• _Short exercise_: Go from the first line to the line with "piece.data.set_sharp_from_angle(angle=math.radians(angle))" and return those lines verbatim, ends included.

CAD and scene scripts:
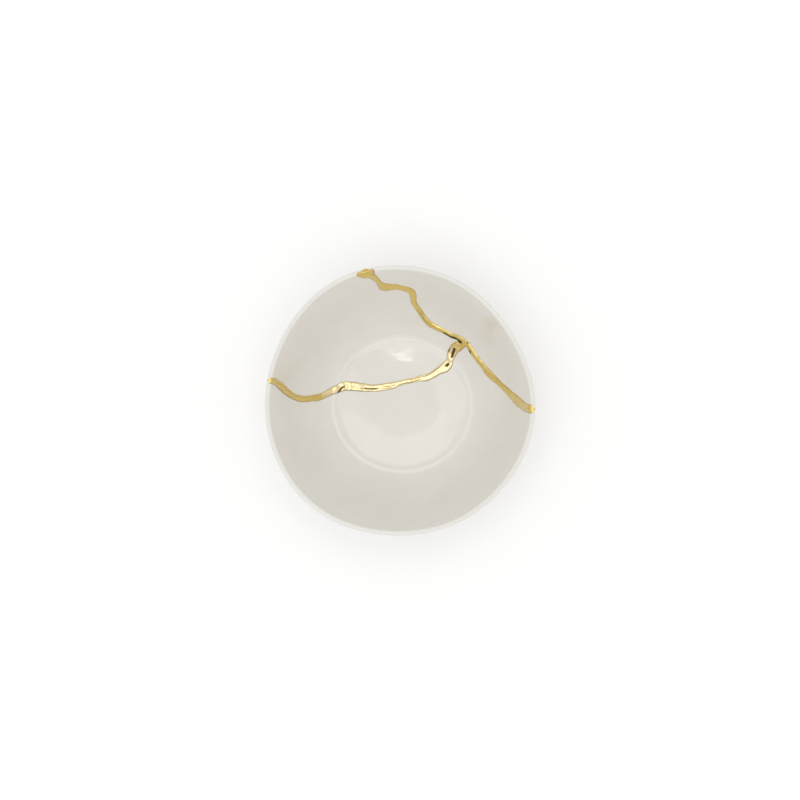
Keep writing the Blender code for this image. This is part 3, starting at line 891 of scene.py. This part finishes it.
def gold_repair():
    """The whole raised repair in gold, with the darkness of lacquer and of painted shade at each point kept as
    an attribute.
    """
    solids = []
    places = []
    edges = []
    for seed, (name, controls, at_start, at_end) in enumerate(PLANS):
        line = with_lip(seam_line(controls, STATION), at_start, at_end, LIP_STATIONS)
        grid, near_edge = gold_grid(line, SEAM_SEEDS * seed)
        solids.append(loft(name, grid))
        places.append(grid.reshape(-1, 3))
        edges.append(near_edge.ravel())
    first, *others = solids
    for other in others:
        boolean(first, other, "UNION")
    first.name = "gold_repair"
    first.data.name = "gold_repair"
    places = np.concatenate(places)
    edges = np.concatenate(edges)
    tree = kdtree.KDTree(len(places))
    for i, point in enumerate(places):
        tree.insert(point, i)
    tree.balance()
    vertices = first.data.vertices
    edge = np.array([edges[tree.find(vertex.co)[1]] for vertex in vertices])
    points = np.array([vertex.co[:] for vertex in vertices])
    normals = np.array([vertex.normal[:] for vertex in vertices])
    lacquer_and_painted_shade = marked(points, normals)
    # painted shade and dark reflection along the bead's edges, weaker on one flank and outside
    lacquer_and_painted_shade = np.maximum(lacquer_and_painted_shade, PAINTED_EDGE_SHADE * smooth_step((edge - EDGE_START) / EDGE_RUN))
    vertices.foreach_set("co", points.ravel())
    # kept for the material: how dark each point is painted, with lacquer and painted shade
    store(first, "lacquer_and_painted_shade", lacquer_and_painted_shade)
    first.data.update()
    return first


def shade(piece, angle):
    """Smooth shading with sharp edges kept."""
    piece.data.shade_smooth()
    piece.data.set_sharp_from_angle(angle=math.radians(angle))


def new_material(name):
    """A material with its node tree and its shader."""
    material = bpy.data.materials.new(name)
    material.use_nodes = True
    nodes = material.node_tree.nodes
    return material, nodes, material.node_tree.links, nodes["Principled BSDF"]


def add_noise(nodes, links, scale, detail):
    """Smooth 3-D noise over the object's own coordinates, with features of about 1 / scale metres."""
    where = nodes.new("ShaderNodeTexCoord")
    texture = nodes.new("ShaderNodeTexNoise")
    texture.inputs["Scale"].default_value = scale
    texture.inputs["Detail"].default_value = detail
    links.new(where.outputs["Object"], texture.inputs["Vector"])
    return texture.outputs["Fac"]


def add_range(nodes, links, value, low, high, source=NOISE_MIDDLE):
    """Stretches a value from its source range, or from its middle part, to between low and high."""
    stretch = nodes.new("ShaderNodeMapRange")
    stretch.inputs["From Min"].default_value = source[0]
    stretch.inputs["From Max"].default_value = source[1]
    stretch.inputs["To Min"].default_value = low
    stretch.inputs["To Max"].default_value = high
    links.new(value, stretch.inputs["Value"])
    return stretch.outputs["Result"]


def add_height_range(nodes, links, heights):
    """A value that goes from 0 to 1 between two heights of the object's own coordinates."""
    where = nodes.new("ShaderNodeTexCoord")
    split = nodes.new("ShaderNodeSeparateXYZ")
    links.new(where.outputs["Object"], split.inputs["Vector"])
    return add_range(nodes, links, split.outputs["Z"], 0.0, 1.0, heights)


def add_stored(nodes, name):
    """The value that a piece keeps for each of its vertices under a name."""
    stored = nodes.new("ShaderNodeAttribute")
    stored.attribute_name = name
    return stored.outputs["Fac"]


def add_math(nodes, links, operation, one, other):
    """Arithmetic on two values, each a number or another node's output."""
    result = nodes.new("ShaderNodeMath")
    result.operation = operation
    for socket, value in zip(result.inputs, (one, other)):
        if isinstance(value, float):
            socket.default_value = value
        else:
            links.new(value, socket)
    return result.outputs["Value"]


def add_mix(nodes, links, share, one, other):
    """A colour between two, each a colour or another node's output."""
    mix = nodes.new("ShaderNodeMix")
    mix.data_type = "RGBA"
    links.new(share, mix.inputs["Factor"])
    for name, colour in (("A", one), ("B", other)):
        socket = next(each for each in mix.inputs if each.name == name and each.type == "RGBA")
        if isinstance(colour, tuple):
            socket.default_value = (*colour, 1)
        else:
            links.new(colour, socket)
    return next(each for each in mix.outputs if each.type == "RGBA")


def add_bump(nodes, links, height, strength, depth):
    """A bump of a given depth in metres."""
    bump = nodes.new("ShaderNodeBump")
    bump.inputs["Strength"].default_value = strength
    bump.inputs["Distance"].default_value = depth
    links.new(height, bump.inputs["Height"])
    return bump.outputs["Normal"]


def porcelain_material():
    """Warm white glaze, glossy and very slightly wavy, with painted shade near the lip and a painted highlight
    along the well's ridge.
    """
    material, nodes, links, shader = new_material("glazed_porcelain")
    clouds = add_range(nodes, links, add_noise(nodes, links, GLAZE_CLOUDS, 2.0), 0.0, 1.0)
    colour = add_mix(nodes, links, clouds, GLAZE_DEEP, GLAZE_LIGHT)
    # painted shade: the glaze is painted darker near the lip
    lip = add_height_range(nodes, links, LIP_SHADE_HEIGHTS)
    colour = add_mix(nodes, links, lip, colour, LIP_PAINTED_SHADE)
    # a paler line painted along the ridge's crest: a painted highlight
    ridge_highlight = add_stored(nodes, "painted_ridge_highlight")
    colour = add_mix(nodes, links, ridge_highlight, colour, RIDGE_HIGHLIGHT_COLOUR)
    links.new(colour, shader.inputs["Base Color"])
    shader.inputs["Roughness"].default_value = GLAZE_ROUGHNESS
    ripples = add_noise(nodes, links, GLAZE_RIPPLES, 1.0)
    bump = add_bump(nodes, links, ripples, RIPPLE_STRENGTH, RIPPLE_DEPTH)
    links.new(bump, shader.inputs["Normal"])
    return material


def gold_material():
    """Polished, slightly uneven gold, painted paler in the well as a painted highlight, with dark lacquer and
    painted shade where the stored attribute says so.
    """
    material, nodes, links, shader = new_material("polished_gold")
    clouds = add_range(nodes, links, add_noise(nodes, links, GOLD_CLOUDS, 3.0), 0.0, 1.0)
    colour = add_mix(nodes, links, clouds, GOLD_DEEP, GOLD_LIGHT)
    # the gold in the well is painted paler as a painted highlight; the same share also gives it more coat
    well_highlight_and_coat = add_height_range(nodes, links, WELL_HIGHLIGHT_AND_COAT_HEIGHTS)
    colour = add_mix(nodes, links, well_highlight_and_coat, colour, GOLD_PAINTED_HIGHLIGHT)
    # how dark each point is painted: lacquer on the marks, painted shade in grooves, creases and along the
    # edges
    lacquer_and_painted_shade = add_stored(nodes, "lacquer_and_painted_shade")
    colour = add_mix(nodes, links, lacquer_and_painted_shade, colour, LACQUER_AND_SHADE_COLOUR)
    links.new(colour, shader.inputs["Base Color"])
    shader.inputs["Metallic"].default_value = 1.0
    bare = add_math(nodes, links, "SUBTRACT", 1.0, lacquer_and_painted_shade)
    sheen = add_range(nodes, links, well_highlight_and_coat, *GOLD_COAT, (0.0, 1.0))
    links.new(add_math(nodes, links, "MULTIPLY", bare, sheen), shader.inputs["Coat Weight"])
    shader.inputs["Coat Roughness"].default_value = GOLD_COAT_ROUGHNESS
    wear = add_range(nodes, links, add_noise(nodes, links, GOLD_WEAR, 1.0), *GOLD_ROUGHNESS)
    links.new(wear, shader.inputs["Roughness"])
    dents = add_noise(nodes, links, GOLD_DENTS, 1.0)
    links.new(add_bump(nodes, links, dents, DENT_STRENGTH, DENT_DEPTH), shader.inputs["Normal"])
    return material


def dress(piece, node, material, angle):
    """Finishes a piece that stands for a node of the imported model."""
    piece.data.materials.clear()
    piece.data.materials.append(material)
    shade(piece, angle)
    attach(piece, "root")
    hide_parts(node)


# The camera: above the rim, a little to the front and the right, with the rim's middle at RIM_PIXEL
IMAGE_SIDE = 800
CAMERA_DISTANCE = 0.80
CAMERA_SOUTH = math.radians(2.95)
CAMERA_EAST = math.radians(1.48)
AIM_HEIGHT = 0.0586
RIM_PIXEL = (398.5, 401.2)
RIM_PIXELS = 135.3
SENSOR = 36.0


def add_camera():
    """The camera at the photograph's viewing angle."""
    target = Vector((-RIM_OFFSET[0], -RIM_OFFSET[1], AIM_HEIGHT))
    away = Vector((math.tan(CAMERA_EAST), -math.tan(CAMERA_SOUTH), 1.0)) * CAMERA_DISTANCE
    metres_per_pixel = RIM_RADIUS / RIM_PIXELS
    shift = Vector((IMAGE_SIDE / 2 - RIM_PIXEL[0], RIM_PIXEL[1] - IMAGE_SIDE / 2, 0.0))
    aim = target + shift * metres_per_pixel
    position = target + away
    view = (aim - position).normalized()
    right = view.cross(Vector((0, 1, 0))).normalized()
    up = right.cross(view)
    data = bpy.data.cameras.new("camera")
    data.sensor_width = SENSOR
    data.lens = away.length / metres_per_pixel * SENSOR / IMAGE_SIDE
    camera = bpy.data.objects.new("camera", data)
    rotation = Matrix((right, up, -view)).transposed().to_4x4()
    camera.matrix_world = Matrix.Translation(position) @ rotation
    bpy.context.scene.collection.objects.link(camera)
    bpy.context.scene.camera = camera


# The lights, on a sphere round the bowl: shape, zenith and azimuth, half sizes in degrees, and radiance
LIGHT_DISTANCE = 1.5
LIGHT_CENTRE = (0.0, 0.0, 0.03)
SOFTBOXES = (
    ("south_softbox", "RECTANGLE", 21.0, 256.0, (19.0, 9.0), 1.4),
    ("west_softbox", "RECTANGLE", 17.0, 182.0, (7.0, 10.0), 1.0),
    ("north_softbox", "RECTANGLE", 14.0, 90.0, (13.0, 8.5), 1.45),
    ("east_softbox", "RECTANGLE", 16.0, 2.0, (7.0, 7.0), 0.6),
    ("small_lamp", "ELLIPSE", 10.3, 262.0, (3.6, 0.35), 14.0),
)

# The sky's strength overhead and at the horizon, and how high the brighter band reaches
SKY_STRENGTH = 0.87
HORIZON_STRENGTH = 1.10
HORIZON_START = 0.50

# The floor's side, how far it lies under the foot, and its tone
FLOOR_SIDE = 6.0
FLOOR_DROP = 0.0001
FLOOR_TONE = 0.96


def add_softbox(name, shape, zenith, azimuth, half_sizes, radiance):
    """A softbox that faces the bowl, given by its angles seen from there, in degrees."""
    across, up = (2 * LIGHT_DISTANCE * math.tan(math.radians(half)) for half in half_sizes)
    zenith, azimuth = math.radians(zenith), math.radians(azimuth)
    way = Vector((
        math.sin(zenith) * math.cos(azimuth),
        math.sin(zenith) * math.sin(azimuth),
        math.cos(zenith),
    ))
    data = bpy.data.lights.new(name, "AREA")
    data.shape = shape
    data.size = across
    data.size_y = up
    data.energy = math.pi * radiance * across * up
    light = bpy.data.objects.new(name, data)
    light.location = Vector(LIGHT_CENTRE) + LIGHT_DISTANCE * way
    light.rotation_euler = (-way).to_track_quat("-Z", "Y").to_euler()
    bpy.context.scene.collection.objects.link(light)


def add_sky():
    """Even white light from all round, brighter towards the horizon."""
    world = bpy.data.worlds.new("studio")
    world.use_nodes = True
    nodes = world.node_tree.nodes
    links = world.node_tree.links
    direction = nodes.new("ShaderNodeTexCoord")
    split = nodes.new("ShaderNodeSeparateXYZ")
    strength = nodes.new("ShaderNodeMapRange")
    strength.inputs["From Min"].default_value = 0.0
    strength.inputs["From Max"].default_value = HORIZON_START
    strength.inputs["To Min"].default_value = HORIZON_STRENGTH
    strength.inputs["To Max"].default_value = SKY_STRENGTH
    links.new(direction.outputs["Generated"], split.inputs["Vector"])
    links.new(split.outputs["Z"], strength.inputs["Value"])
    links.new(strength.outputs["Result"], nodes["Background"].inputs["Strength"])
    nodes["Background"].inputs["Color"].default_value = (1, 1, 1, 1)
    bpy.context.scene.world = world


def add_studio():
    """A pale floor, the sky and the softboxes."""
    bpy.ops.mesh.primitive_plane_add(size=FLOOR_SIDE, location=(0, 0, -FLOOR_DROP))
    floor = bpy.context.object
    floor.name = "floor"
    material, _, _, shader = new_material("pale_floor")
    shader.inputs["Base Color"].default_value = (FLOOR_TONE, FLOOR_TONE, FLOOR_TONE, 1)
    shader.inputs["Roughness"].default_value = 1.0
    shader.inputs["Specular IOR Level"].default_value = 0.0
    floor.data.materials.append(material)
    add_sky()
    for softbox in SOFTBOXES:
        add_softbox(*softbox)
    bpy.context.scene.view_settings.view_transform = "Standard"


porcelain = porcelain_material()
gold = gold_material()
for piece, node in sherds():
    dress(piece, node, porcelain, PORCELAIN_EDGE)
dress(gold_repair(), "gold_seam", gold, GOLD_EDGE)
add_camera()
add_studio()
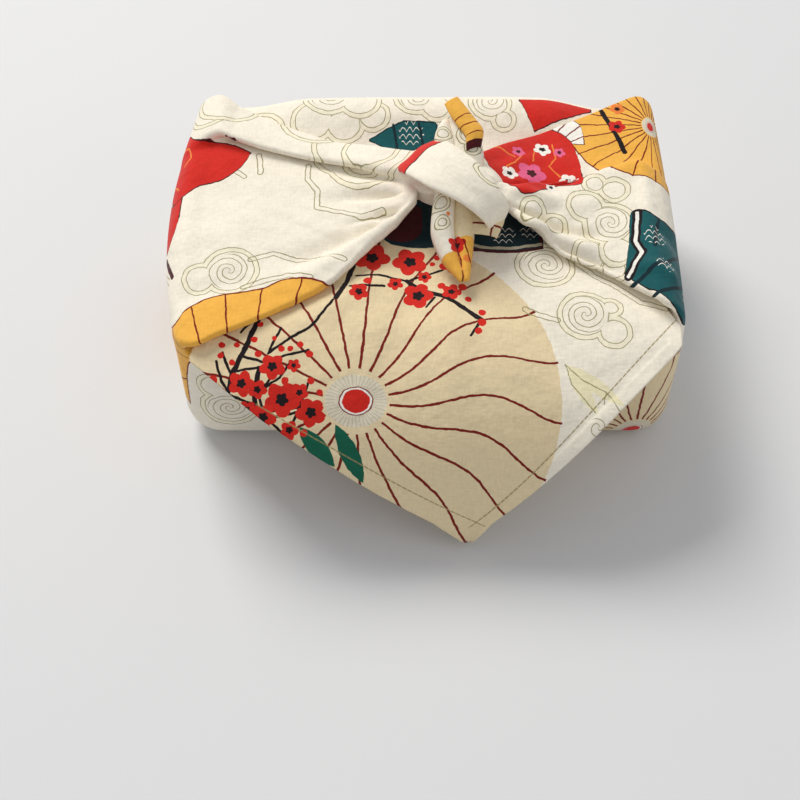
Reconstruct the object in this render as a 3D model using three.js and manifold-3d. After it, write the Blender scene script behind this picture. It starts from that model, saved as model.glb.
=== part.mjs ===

• _Exercise output_:
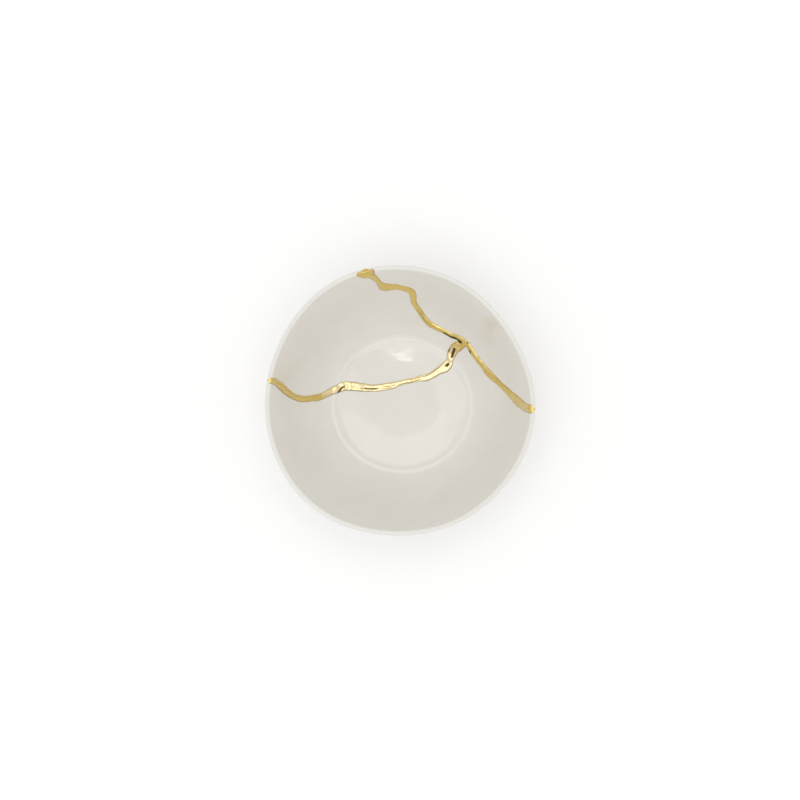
Keep writing the Blender code for this image. This is part 3, starting at line 891 of scene.py. This part finishes it.
def gold_repair():
    """The whole raised repair in gold, with the darkness of lacquer and of painted shade at each point kept as
    an attribute.
    """
    solids = []
    places = []
    edges = []
    for seed, (name, controls, at_start, at_end) in enumerate(PLANS):
        line = with_lip(seam_line(controls, STATION), at_start, at_end, LIP_STATIONS)
        grid, near_edge = gold_grid(line, SEAM_SEEDS * seed)
        solids.append(loft(name, grid))
        places.append(grid.reshape(-1, 3))
        edges.append(near_edge.ravel())
    first, *others = solids
    for other in others:
        boolean(first, other, "UNION")
    first.name = "gold_repair"
    first.data.name = "gold_repair"
    places = np.concatenate(places)
    edges = np.concatenate(edges)
    tree = kdtree.KDTree(len(places))
    for i, point in enumerate(places):
        tree.insert(point, i)
    tree.balance()
    vertices = first.data.vertices
    edge = np.array([edges[tree.find(vertex.co)[1]] for vertex in vertices])
    points = np.array([vertex.co[:] for vertex in vertices])
    normals = np.array([vertex.normal[:] for vertex in vertices])
    lacquer_and_painted_shade = marked(points, normals)
    # painted shade and dark reflection along the bead's edges, weaker on one flank and outside
    lacquer_and_painted_shade = np.maximum(lacquer_and_painted_shade, PAINTED_EDGE_SHADE * smooth_step((edge - EDGE_START) / EDGE_RUN))
    vertices.foreach_set("co", points.ravel())
    # kept for the material: how dark each point is painted, with lacquer and painted shade
    store(first, "lacquer_and_painted_shade", lacquer_and_painted_shade)
    first.data.update()
    return first


def shade(piece, angle):
    """Smooth shading with sharp edges kept."""
    piece.data.shade_smooth()
    piece.data.set_sharp_from_angle(angle=math.radians(angle))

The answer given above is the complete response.